The one thing we know for certain is that the Royals prefer to hold their cards extremely close. They probably know exactly what they’re going to do and it’s entirely possible they won’t reveal until after the game Friday. Let the guessing begin.
Central issues
Cleveland 5, Tigers 2
There goes Colby’s phone again, buzzing with another no-hitter alert. This time it was Shane Bieber who threw six hitless innings, broken up by a Jonathan Schoop home run to open the seventh. Bieber went seven, striking out 12 with the home run the lone blemish on his day.
Orioles 1, White Sox 5
Dylan Cease came out firing against the O’s, going six innings while striking out 10. Eight of the nine hitters in the Sox lineup collected at least one hit. Yermín Mercedes had a pair, including a solo laser shot in the seventh, and collected three RBI.
Up next
The Royals head to Minneapolis to take on the suddenly resurgent Twins.

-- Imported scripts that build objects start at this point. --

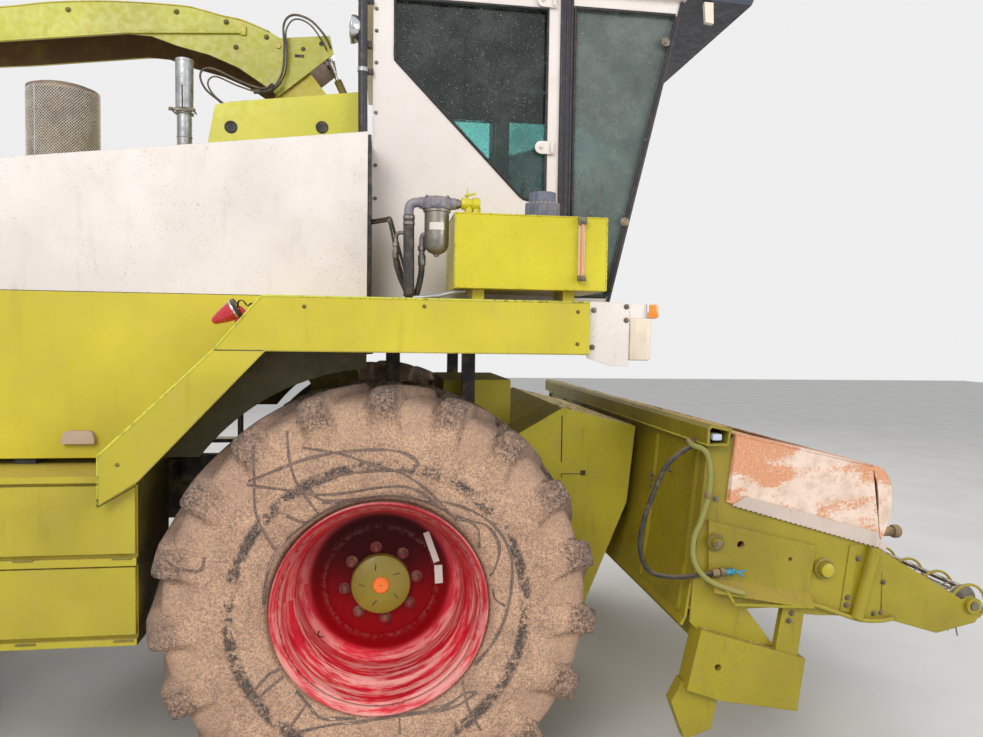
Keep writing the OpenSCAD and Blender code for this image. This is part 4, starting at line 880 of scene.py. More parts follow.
# Loose strokes on the front tyre's sidewall, as angle in degrees and radius in millimetres
STROKES = """
135,730 128,634 121,556 109,501 93,494 82,505 74,502 66,486 52,470 41,527
134,734 126,704 115,680 102,659 89,649 82,641 77,615 78,584 83,569 95,566 106,573 115,581 119,565 117,506 \
107,465 87,460
115,728 104,654 95,598 83,563 75,535 66,504 56,475
126,830 132,726 139,637 143,568 148,484
117,810 120,709 122,614 122,535 122,463
118,496 108,460 87,458 68,467 56,470 46,497 39,538 31,542 25,524 18,480 15,458
81,475 68,478 59,503 49,533 39,559 29,567 19,557 9,534 -1,514 -11,496 -22,474 -33,458
8,458 3,466 0,505
51,462 47,493 40,503 36,485 31,462
133,537 131,486 129,460
176,457 166,462 155,474 145,475 134,462 120,458 108,456
210,456 209,501 212,584 215,588 214,524 214,458
224,458 232,466 241,484 250,467 258,456
232,597 232,531 232,466
234,585 245,504 265,458 288,460 306,506 318,526
317,458 311,541 309,648
280,456 279,514
295,465 304,485 314,496 318,526
163,877 165,803 165,735 164,707 160,709
"""


def tyre_strokes(tyre):
    """Thin dark ribbons that follow the sidewall, where someone marked the tyre."""
    work = bmesh.new()
    work.from_mesh(tyre.data)
    tree = BVHTree.FromBMesh(work)
    work.free()
    centre = middle("tyre_front_right")
    verts, faces = [], []
    for stroke in STROKES.strip().splitlines():
        path = curve_points([around(r / 1000, a) for a, r in pairs(stroke)], 9)
        start = len(verts)
        for i, p in enumerate(path):
            way = path[min(i + 1, len(path) - 1)] - path[max(i - 1, 0)]
            across = Vector((-way.z, 0, way.x)).normalized()
            wide = 0.0058 + 0.0034 * noise.noise(p * 14)
            for s in (-1, 1):
                q = centre + p + across * wide * s
                hit = tree.ray_cast(q + Vector((0, -1, 0)), Vector((0, 1, 0)))[0]
                verts.append((hit or q) + Vector((0, -0.0009, 0)))
        for k in range(start, start + 2 * (len(path) - 1), 2):
            faces.append((k, k + 1, k + 3, k + 2))
    new_mesh("tyre_strokes", verts, faces, "black_marks", "front_wheel_right")


# Cab: seals, covers of the pillars, frame edges, lamps and what is inside

WINDOW = mm("44,2632 44,2372 52,2348 632,1764 652,1750 676,1747 738,1761 752,1776 753,2632")
FRONT_LEAN = 0.2331
HALF_WIDTH = 0.9


def front_edge(z, off=0.0):
    """The cab's leaning front edge at a height, or a place off it, in X and Z."""
    return 1.081 + (z - 1.291) * FRONT_LEAN + off, z


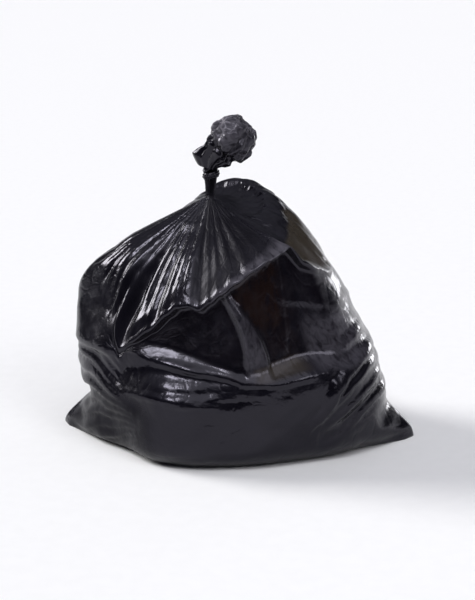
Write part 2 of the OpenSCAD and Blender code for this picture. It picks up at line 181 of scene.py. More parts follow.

Kris Bubic gets the start in the opener against Randy Dobnak. First pitch is set for 7:10 CDT.
Thanks for reading and have a great holiday weekend.
I really believed Santana was the pitcher for Saturday. He may be but I would bet 25% Santana and 75% Kowar. Interested to see the corresponding roster move. We know they need a ton of 40 man roster space at the end of the season and some hard decisions are coming.